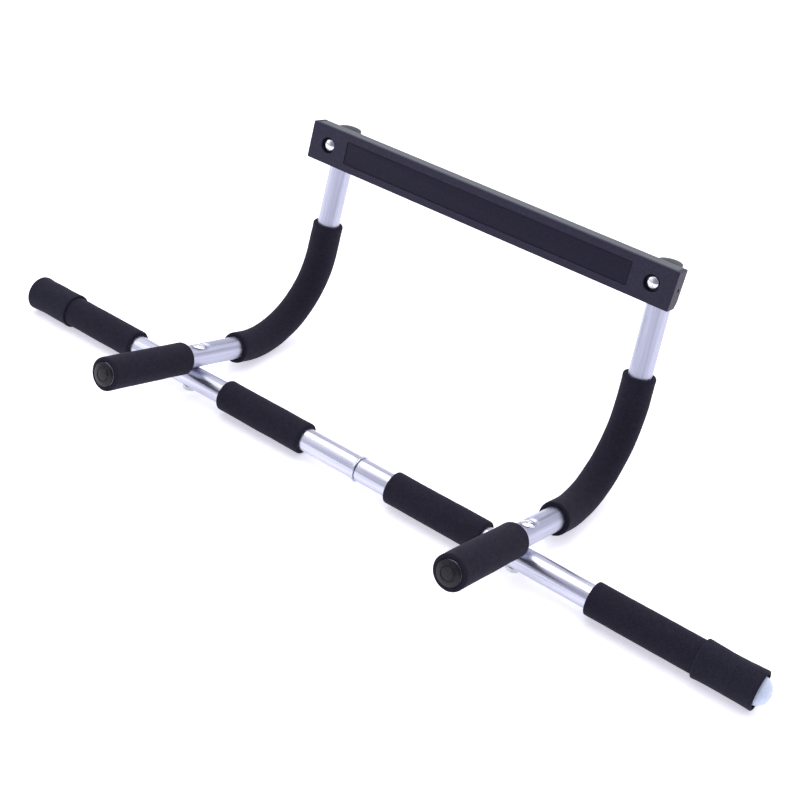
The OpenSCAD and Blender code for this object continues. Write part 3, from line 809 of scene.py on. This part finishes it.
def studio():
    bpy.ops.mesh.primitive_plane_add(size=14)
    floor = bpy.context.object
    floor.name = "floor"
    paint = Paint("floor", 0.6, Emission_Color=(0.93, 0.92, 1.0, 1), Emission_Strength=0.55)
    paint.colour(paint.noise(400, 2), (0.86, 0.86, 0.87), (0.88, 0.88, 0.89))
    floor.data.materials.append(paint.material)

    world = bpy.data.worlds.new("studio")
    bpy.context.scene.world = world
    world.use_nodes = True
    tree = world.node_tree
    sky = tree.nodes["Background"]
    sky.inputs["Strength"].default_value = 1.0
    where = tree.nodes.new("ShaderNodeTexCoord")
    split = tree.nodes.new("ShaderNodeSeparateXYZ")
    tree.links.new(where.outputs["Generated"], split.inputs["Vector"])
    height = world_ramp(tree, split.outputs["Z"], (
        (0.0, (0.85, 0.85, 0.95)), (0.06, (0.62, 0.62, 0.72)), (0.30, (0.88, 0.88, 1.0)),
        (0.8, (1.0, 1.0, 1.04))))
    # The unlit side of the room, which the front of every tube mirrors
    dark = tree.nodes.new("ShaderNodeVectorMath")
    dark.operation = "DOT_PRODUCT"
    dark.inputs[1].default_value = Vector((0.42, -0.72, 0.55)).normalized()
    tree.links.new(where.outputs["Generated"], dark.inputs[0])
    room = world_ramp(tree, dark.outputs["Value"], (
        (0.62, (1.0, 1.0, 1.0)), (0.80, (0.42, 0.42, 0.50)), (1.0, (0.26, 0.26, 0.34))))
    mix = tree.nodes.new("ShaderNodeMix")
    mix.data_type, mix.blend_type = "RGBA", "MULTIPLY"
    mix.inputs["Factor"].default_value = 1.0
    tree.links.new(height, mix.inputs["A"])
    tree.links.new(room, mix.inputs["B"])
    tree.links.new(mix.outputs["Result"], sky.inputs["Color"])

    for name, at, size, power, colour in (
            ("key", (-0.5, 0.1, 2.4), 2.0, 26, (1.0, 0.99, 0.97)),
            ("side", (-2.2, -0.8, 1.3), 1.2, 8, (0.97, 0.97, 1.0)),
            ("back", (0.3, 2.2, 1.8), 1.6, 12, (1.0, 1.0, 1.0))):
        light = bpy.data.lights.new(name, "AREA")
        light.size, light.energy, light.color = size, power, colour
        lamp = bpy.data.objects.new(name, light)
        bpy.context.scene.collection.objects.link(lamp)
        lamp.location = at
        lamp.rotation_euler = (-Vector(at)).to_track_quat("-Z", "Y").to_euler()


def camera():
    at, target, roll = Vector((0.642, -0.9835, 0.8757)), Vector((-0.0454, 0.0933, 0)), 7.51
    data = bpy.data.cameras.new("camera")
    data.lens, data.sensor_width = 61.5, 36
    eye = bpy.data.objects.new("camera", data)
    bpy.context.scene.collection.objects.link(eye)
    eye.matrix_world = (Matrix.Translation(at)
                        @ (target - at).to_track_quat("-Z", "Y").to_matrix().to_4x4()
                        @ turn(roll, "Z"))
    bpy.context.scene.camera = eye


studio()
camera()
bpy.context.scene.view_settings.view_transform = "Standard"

__________

Your objective
From the data above, extract every line in its exact form.

Task answer
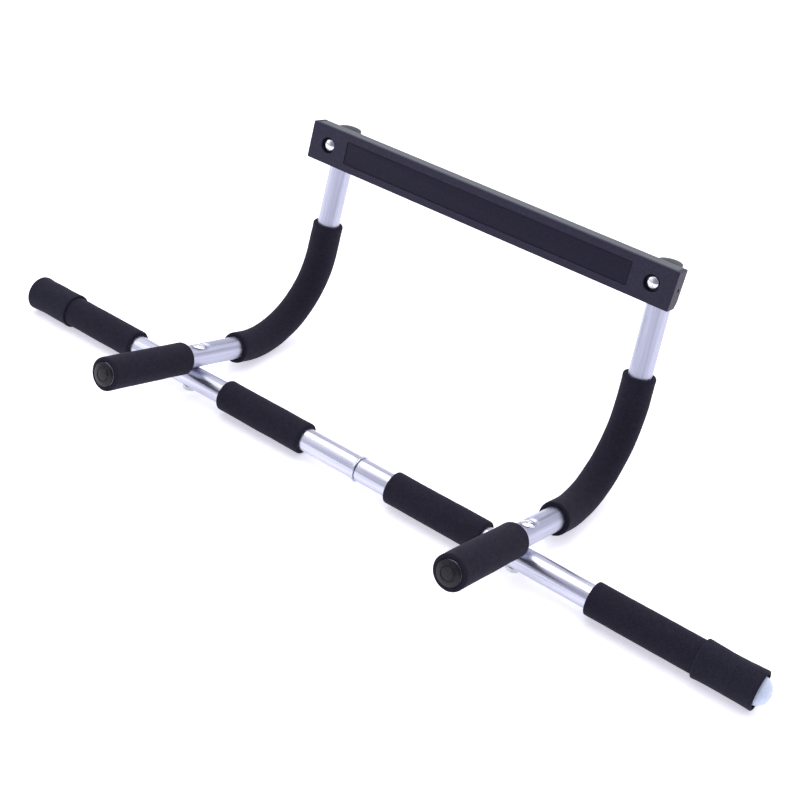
The OpenSCAD and Blender code for this object continues. Write part 3, from line 809 of scene.py on. This part finishes it.
def studio():
    bpy.ops.mesh.primitive_plane_add(size=14)
    floor = bpy.context.object
    floor.name = "floor"
    paint = Paint("floor", 0.6, Emission_Color=(0.93, 0.92, 1.0, 1), Emission_Strength=0.55)
    paint.colour(paint.noise(400, 2), (0.86, 0.86, 0.87), (0.88, 0.88, 0.89))
    floor.data.materials.append(paint.material)

    world = bpy.data.worlds.new("studio")
    bpy.context.scene.world = world
    world.use_nodes = True
    tree = world.node_tree
    sky = tree.nodes["Background"]
    sky.inputs["Strength"].default_value = 1.0
    where = tree.nodes.new("ShaderNodeTexCoord")
    split = tree.nodes.new("ShaderNodeSeparateXYZ")
    tree.links.new(where.outputs["Generated"], split.inputs["Vector"])
    height = world_ramp(tree, split.outputs["Z"], (
        (0.0, (0.85, 0.85, 0.95)), (0.06, (0.62, 0.62, 0.72)), (0.30, (0.88, 0.88, 1.0)),
        (0.8, (1.0, 1.0, 1.04))))
    # The unlit side of the room, which the front of every tube mirrors
    dark = tree.nodes.new("ShaderNodeVectorMath")
    dark.operation = "DOT_PRODUCT"
    dark.inputs[1].default_value = Vector((0.42, -0.72, 0.55)).normalized()
    tree.links.new(where.outputs["Generated"], dark.inputs[0])
    room = world_ramp(tree, dark.outputs["Value"], (
        (0.62, (1.0, 1.0, 1.0)), (0.80, (0.42, 0.42, 0.50)), (1.0, (0.26, 0.26, 0.34))))
    mix = tree.nodes.new("ShaderNodeMix")
    mix.data_type, mix.blend_type = "RGBA", "MULTIPLY"
    mix.inputs["Factor"].default_value = 1.0
    tree.links.new(height, mix.inputs["A"])
    tree.links.new(room, mix.inputs["B"])
    tree.links.new(mix.outputs["Result"], sky.inputs["Color"])

    for name, at, size, power, colour in (
            ("key", (-0.5, 0.1, 2.4), 2.0, 26, (1.0, 0.99, 0.97)),
            ("side", (-2.2, -0.8, 1.3), 1.2, 8, (0.97, 0.97, 1.0)),
            ("back", (0.3, 2.2, 1.8), 1.6, 12, (1.0, 1.0, 1.0))):
        light = bpy.data.lights.new(name, "AREA")
        light.size, light.energy, light.color = size, power, colour
        lamp = bpy.data.objects.new(name, light)
        bpy.context.scene.collection.objects.link(lamp)
        lamp.location = at
        lamp.rotation_euler = (-Vector(at)).to_track_quat("-Z", "Y").to_euler()


def camera():
    at, target, roll = Vector((0.642, -0.9835, 0.8757)), Vector((-0.0454, 0.0933, 0)), 7.51
    data = bpy.data.cameras.new("camera")
    data.lens, data.sensor_width = 61.5, 36
    eye = bpy.data.objects.new("camera", data)
    bpy.context.scene.collection.objects.link(eye)
    eye.matrix_world = (Matrix.Translation(at)
                        @ (target - at).to_track_quat("-Z", "Y").to_matrix().to_4x4()
                        @ turn(roll, "Z"))
    bpy.context.scene.camera = eye


studio()
camera()
bpy.context.scene.view_settings.view_transform = "Standard"